**What you need to do:** Look through the data below and extract, unchanged, the lines from the one that contains "obj.data.transform(world)" to the one that contains "HIGH = auto()", both included.

**Available data:**
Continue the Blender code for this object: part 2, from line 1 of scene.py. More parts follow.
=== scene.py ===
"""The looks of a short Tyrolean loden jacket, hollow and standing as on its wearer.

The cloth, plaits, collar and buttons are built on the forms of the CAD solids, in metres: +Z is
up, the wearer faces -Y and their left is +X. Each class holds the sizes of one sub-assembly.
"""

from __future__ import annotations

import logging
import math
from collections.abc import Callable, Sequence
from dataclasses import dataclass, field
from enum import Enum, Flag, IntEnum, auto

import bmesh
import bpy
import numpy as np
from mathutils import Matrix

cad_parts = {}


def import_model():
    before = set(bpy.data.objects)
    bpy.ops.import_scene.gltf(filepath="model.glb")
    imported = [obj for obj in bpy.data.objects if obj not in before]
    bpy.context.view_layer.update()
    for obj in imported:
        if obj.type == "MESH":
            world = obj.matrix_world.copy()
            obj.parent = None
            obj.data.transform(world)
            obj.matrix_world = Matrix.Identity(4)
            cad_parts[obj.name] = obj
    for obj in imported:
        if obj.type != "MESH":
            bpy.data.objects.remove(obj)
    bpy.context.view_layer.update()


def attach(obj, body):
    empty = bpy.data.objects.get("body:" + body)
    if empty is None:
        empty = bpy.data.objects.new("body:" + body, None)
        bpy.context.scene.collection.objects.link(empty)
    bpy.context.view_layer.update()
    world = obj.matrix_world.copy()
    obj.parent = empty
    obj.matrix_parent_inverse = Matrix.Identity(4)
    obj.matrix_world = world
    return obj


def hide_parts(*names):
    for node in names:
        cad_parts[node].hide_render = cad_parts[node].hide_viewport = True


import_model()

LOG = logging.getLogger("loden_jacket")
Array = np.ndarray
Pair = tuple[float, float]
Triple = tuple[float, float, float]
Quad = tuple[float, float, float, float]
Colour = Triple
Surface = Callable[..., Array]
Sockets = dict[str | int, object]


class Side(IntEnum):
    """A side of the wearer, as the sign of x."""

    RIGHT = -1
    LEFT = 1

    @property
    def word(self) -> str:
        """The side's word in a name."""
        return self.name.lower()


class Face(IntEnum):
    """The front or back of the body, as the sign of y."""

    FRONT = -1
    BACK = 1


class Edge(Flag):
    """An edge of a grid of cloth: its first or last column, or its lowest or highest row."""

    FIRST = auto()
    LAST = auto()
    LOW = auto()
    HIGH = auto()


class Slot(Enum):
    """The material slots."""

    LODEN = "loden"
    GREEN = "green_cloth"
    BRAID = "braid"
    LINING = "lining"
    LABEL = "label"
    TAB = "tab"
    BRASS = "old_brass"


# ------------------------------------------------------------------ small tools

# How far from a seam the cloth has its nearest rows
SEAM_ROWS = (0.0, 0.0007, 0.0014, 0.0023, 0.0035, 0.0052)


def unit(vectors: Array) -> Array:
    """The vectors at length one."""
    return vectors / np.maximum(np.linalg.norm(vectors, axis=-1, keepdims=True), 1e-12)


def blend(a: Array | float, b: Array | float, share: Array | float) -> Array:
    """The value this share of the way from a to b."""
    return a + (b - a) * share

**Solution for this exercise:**
            obj.data.transform(world)
            obj.matrix_world = Matrix.Identity(4)
            cad_parts[obj.name] = obj
    for obj in imported:
        if obj.type != "MESH":
            bpy.data.objects.remove(obj)
    bpy.context.view_layer.update()


def attach(obj, body):
    empty = bpy.data.objects.get("body:" + body)
    if empty is None:
        empty = bpy.data.objects.new("body:" + body, None)
        bpy.context.scene.collection.objects.link(empty)
    bpy.context.view_layer.update()
    world = obj.matrix_world.copy()
    obj.parent = empty
    obj.matrix_parent_inverse = Matrix.Identity(4)
    obj.matrix_world = world
    return obj


def hide_parts(*names):
    for node in names:
        cad_parts[node].hide_render = cad_parts[node].hide_viewport = True


import_model()

LOG = logging.getLogger("loden_jacket")
Array = np.ndarray
Pair = tuple[float, float]
Triple = tuple[float, float, float]
Quad = tuple[float, float, float, float]
Colour = Triple
Surface = Callable[..., Array]
Sockets = dict[str | int, object]


class Side(IntEnum):
    """A side of the wearer, as the sign of x."""

    RIGHT = -1
    LEFT = 1

    @property
    def word(self) -> str:
        """The side's word in a name."""
        return self.name.lower()


class Face(IntEnum):
    """The front or back of the body, as the sign of y."""

    FRONT = -1
    BACK = 1


class Edge(Flag):
    """An edge of a grid of cloth: its first or last column, or its lowest or highest row."""

    FIRST = auto()
    LAST = auto()
    LOW = auto()
    HIGH = auto()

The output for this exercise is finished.